Conservative critics of Article 9 argue that it does not preclude defensive wars or armaments. Public opinion polls show that the Japanese public overwhelmingly rejects efforts to amend the constitution to allow Japan to arm and fight; in fact, one of the salient characteristics of post-World War II Japanese is their commitment to an anti-nuclear, peace culture.

The Reverse Course

Although it is hard to pin down exactly when it began, sometime in mid-occupation, SCAP began to carry out the so-called "reverse course," that is, it changed directions from the democratizing reforms of the early occupation to a policy of rebuilding Japan economically as an American ally. A combination of the American conflict with the Soviet Union in Europe and elsewhere, the rise of Mao Tse-tung and the Chinese Communist Party to power in China, the anti-government/anti-occupation attitudes of many of Japan's fledgling labor unions, and in June 1950, the onset of the Korean War, led the government in Washington and SCAP in Tokyo to see Japan as an important Cold War bulwark against the perceived threat of communism. Rather than continue the radical reforms of the early occupation, SCAP turned increasingly to conservative leaders like Yoshida Shigeru, who were willing to allow the United States to use Japan as a military base in return for help in rebuilding Japan's crippled industrial economy.

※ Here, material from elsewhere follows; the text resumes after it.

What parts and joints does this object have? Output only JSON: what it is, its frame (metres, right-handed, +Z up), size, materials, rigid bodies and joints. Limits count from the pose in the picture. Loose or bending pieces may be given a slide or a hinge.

On July 14, 1950, only two weeks after the outbreak of war in Korean, Prime Minister Yoshida, leader of a country still under occupation and thus not sovereign, made a speech in which he pledged his government's complete support to the United Nations forces on the Korean peninsula. Japan's role in the Korean War, which lasted until July 1953, was crucial both to the United Nations' success in stemming the tide of the North Korean invasion, and in Japan's subsequent economic miracle. The United Nations' military, in this case, United States' fighters and bombers, flew hundreds of combat missions over Korea from its "unsinkable aircraft carrier," the Japanese archipelago. Japan became a critical intermediate staging area for troops, weapons and supplies from the United States destined for the Korean conflict. And Japanese enterprises received millions of dollars in contracts to supply everything from food and clothing to trucks and other war goods produced under licensing agreements with American companies. The skilled, but still inexpensive Japanese workforce was crucial to America's war efforts in Korea.

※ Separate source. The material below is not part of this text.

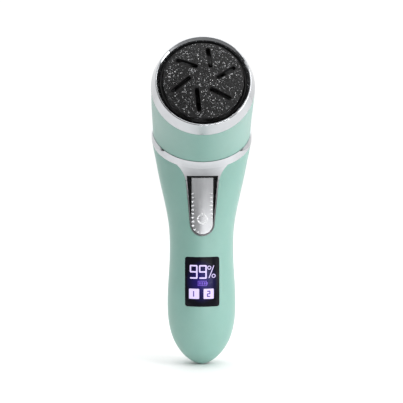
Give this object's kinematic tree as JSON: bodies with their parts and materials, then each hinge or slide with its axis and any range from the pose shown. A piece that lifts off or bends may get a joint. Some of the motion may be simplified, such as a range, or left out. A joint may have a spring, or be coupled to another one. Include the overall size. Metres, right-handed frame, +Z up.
{
  "type": "electric callus remover",
  "caption": "Battery callus remover with a forward-leaning round head, slotted abrasive disc, chrome ring and trim, press button and lit display.",
  "frame": {"origin": "mouth of the charging port, at the lower end of the handle and on the handle's axis", "axes": "+Z up the handle, -Y the front that the disc, button and display face, +X to the right as seen from the front"},
  "size_m": [0.0508, 0.0616, 0.1668],
  "materials": {
    "mint_shell": "satin soft-touch mint plastic",
    "chrome_trim": "bright chromed plastic",
    "silver_cover": "silver plated plastic",
    "button_silver": "satin silver",
    "window_black": "glossy black lens",
    "display_glass": "display module",
    "board_green": "printed circuit board",
    "chip_black": "moulded package",
    "steel": "bright steel",
    "zinc_screw": "zinc plated steel",
    "black_plastic": "black moulded plastic",
    "white_plastic": "white acetal",
    "bronze": "sintered bronze",
    "black_rubber": "soft black rubber",
    "grit_black": "coarse black mineral grit",
    "mesh_steel": "fine woven mesh",
    "magnet_grey": "ferrite",
    "winding_copper": "steel laminations with copper winding",
    "cell_sleeve": "blue shrink sleeve",
    "nickel": "nickel strip",
    "wire_red": "insulated wire"
  },
  "bodies": {
    "body": {"front_shell": "mint_shell", "rear_shell": "mint_shell", "head_collar": "mint_shell", "rear_head_cover": "silver_cover", "bezel_ring": "chrome_trim", "neck_trim": "chrome_trim", "collar_seal": "black_rubber", "button_pin": "steel", "button_spring": "steel", "display_window": "window_black", "display_module": "display_glass", "main_board": "board_green", "control_chip": "chip_black", "switch_body": "chip_black", "battery_cell": "cell_sleeve", "battery_tabs": "nickel", "battery_cradle": "black_plastic", "charge_socket": "steel", "charge_board": "board_green", "charge_leads": "wire_red", "motor_leads": "wire_red", "case_screws": "zinc_screw", "dust_cup": "black_plastic", "filter_frame": "black_plastic", "filter_mesh": "mesh_steel", "spindle_bush": "bronze", "spindle_seal": "black_rubber", "ring_gear": "black_plastic", "gear_cover": "black_plastic", "gearbox_screws": "zinc_screw", "motor_mount": "black_plastic", "mount_screws": "zinc_screw", "motor_screws": "zinc_screw", "motor_can": "steel", "motor_magnets": "magnet_grey", "motor_end_cap": "black_plastic"},
    "spindle": {"drive_spindle": "steel"},
    "disc": {"abrasive_disc": "grit_black", "disc_hub": "black_plastic"},
    "rotor": {"motor_shaft": "steel", "motor_armature": "winding_copper", "fan_impeller": "white_plastic", "sun_gear": "bronze"},
    "planet_1": {"planet_gear_1": "white_plastic"},
    "planet_2": {"planet_gear_2": "white_plastic"},
    "planet_3": {"planet_gear_3": "white_plastic"},
    "button": {"power_button": "button_silver"},
    "plunger": {"switch_plunger": "white_plastic"}
  },
  "joints": [
    {"name": "spindle_spin", "type": "hinge", "parent": "body", "child": "spindle", "pos_m": [0, -0.02644, 0.14157], "axis": [0, -0.9063, 0.4226], "continuous": true},
    {"name": "disc_pull_off", "type": "slide", "parent": "spindle", "child": "disc", "axis": [0, -0.9063, 0.4226], "range_m": [0, 0.012]},
    {"name": "rotor_spin", "type": "hinge", "parent": "body", "child": "rotor", "pos_m": [0, -0.00831, 0.13312], "axis": [0, -0.9063, 0.4226], "continuous": true},
    {"name": "planet_1_spin", "type": "hinge", "parent": "spindle", "child": "planet_1", "pos_m": [0, -0.01688, 0.14456], "axis": [0, -0.9063, 0.4226], "continuous": true},
    {"name": "planet_2_spin", "type": "hinge", "parent": "spindle", "child": "planet_2", "pos_m": [-0.00585, -0.02116, 0.13539], "axis": [0, -0.9063, 0.4226], "continuous": true},
    {"name": "planet_3_spin", "type": "hinge", "parent": "spindle", "child": "planet_3", "pos_m": [0.00585, -0.02116, 0.13539], "axis": [0, -0.9063, 0.4226], "continuous": true},
    {"name": "button_press", "type": "hinge", "parent": "body", "child": "button", "pos_m": [0, -0.01643, 0.0955], "axis": [1, 0, 0], "range_deg": [0, 2], "stiffness_Nm_per_rad": 0.4, "springref_deg": -1.15, "deforming": ["button_spring"]},
    {"name": "plunger_press", "type": "slide", "parent": "body", "child": "plunger", "axis": [0, 1, 0], "range_m": [0, 0.0006]}
  ],
  "couplings": [
    {"joint": "rotor_spin", "follows": "spindle_spin", "ratio": 4.5},
    {"joint": "planet_1_spin", "follows": "spindle_spin", "ratio": -2.8},
    {"joint": "planet_2_spin", "follows": "spindle_spin", "ratio": -2.8},
    {"joint": "planet_3_spin", "follows": "spindle_spin", "ratio": -2.8},
    {"joint": "plunger_press", "follows": "button_press", "m_per_rad": 0.011}
  ]
}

The Korean War was a godsend to conservative politicians like Yoshida. It allowed them to pursue anti-communist repression in Japan and support Japan's industrial enterprises in rebuilding its economy-with both Washington's and SCAP's wholehearted support. In early June 1950, even before war erupted in Korea, General MacArthur, with Yoshida's agreement, purged top leaders of the Japan Communist Party, banned publication of the JCP's newspaper, Akahata (Red Flag), had thousands of party members dismissed from jobs both in the public and private sectors, and rehabilitated a number of individuals who had been purged as militarists in the early days of the Occupation-these activities intensified after the Korean War began in late June. The war and its procurement activities set off the Japanese economic "miracle." Not only did the United States buy many of its war goods in Japan, but it also took the lead in reintroducing Japan to the world's political and economic order; with U.S. support, Japan joined the United Nations in 1956, became the second largest borrower from the World Bank by the late 1950s, and was recognized as an advanced industrial country when it joined the Organization for Economic Cooperation and Development in 1964. From 1952 until 1978, Japan's economy grew by 8.4% per year; over this quarter of a century, Japan maintained full employment and real wages rose by over half of that growth rate.